You are going to bring the tomatoes, onions, pepper and garlic to a boil, and cook on a low heat for thirty minutes, until the veggies are soft, so you can run the whole mixture through a food mill or strainer. Because there are not so many tomatoes, you could also press the mixture through a sieve by hand.

Once this is done, place the peppercorns, mustard seeds, allspice berries, whole cloves, celery seeds, ginger, cinnamon stick and bay leaves in a spice bag or hunk of cheesecloth that is wrapped up, and add them to the mixture. Add to this the brown sugar, paprika, mace, cider vinegar, salt and cayenne. 

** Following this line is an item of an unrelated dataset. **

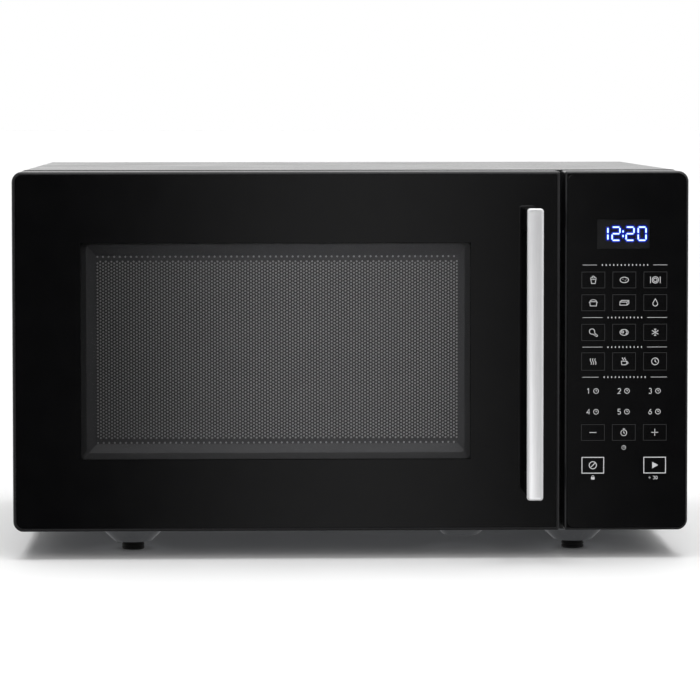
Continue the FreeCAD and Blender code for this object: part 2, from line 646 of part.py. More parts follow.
glass = startBody("door_glass")
glassOutline = sketchOn(glass, "XZ_Plane", -(face + s.glass_sink))
gap = s.rim + s.fit_gap
rectangle(glassOutline, (left + gap, doorRight - gap), (faceLow + gap, faceHigh - gap),
          (s.fine_round, s.fine_round, s.corner - gap, s.corner - gap))
pad(glass, glassOutline, s.glass_thick)
for postZ in postZs:
    bore = sketchOn(glass, "XZ_Plane", -face)
    circle(bore, handleX, postZ, s.screw_radius + s.fit_gap)
    pocket(glass, bore)

mask = startBody("window_mask")
maskOutline = sketchOn(mask, "XZ_Plane", -glassBack)
gap = s.fit_gap
openingBox = ((openLeft + gap, openRight - gap), (openLow + gap, openHigh - gap), [s.opening_round] * 4)
rectangle(maskOutline, *openingBox)
pad(mask, maskOutline, s.mask_thick)
bezel = sketchOn(mask, "XZ_Plane", -glassBack)
rectangle(bezel, (windowLeft - s.bezel_wide, windowRight + s.bezel_wide),
          (windowLow - s.bezel_wide, windowTop + s.bezel_wide), [s.bezel_round] * 4)
pad(mask, bezel, s.bezel_deep)
view = sketchOn(mask, "XZ_Plane", -glassBack)
rectangle(view, (windowLeft, windowRight), (windowLow, windowTop), [s.window_round] * 4)
pocket(mask, view)

pan = startBody("screen_pan")
panFront = face + s.screen_back
panOutline = sketchOn(pan, "XZ_Plane", -panFront)
rectangle(panOutline, *openingBox)
pad(pan, panOutline, s.pan_deep)
dish = sketchOn(pan, "XZ_Plane", -(panFront + s.sheet_metal))
side = gap + s.pan_wall
rectangle(dish, (openLeft + side, openRight - side), (openLow + side, openHigh - side), [s.pan_round] * 4)
pocket(pan, dish)

sheetFront = panFront + s.sheet_metal
innerSheet = startBody("inner_window")
sheetOutline = sketchOn(innerSheet, "XZ_Plane", -sheetFront)
margin = s.sheet_margin
rectangle(sheetOutline, (windowLeft - margin, windowRight + margin),
          (windowLow - margin, windowTop + margin), [s.bezel_round] * 4)
pad(innerSheet, sheetOutline, s.inner_sheet_thick)

choke = startBody("choke_cover")
chokeFront = panFront + s.pan_deep
chokeOutline = sketchOn(choke, "XZ_Plane", -chokeFront)
rectangle(chokeOutline, *openingBox)
pad(choke, chokeOutline, s.choke_thick)
chokeOpen = sketchOn(choke, "XZ_Plane", -chokeFront)
ring = s.choke_wide
rectangle(chokeOpen, (openLeft + ring, openRight - ring), (openLow + ring, openHigh - ring),
          [s.choke_round] * 4)
pocket(choke, chokeOpen)

# ---- handle ----

handleFront = -s.depth / 2
half = s.handle_wide / 2
grip = startBody("handle_grip")
gripOutline = sketchOn(grip, "XZ_Plane", -handleFront)
rectangle(gripOutline, (handleX - half, handleX + half), (handleLow, handleTop), [s.grip_round] * 4)
pad(grip, gripOutline, s.grip_thick)
soften(grip, s.edge_round, lambda p: near(p.y, handleFront))

core = startBody("handle_core")
coreHalf = half - s.grip_margin
coreFront = handleFront + s.grip_thick
coreOutline = sketchOn(core, "XZ_Plane", -coreFront)
rectangle(coreOutline, (handleX - coreHalf, handleX + coreHalf),
          (handleLow + s.grip_margin, handleTop - s.grip_margin), [s.core_round] * 4)
pad(core, coreOutline, face + s.glass_sink - coreFront)
grasp = sketchOn(core, "YZ_Plane", handleX + half)
rectangle(grasp, (coreFront + s.core_deep, face + s.glass_sink + clear),
          (handleLow + s.post_long, handleTop - s.post_long), (0, 0, s.grasp_round, s.grasp_round))
pocket(core, grasp)
screwStart = coreFront + s.screw_bite
for postZ in postZs:
    bore = sketchOn(core, "XZ_Plane", -screwStart)
    circle(bore, handleX, postZ, s.screw_radius)
    pocket(core, bore)

screwSeat = face + s.door_thick / 2
keep("handle_screws", group(*[
    fuse(rod((handleX, screwStart, postZ), s.screw_radius, screwSeat - screwStart, "y"),
         rod((handleX, screwSeat, postZ), s.screw_head, s.screw_proud, "y")) for postZ in postZs]))

# ---- latch ----

thickHalf = s.latch_thick / 2
hookHalf = s.hook_thick / 2
latchPieces = [block((latchX - thickHalf, latchX + thickHalf), (barFront, barFront + s.latch_deep),
                     (middle - s.latch_half, middle + s.latch_half))]
for hookZ in hookZs:
    low, high = hookZ - s.hook_high / 2, hookZ + s.hook_high / 2
    latchPieces.append(block((latchX - hookHalf, latchX + hookHalf),
                             (barFront, hookTip), (low, high)))
    latchPieces.append(block((latchX - hookHalf, latchX + hookHalf),
                             (hookTip - s.hook_high, hookTip), (low - s.barb, high)))
keep("door_latch", fuse(*latchPieces))
springStart = (latchX, barFront + s.latch_deep / 2, middle + s.latch_half)
keep("latch_spring", cut(rod(springStart, s.spring_radius, s.spring_long),
                         rod(springStart, s.spring_radius - s.spring_wall, s.spring_long)))

# ---- control panel ----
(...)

Cook down to the desired thickness, around two hours, remove the spice bag/cheesecloth and process as above.

Whether you choose to start small and then expand your horizons, or go for all the marbles right out the gate, is more a matter of experience and confidence than anything else. You might even start with a lot of tomatoes, and try two different approaches, just for the sake of comparing the two. 

The thing I try to keep in mind is that I do not preserve tomatoes or make catsup to save money; I do it to enjoy the taste of organically grown tomato goodness, all year long. And I enjoy the process immensely. By the time you calculate the cost of the tomatoes, jars, ingredients not already on hand and any other incidentals, you realize you are not in it for the savings.

Face it: You just want to dazzle friends and family with some home-grown catsup, and what's wrong with that?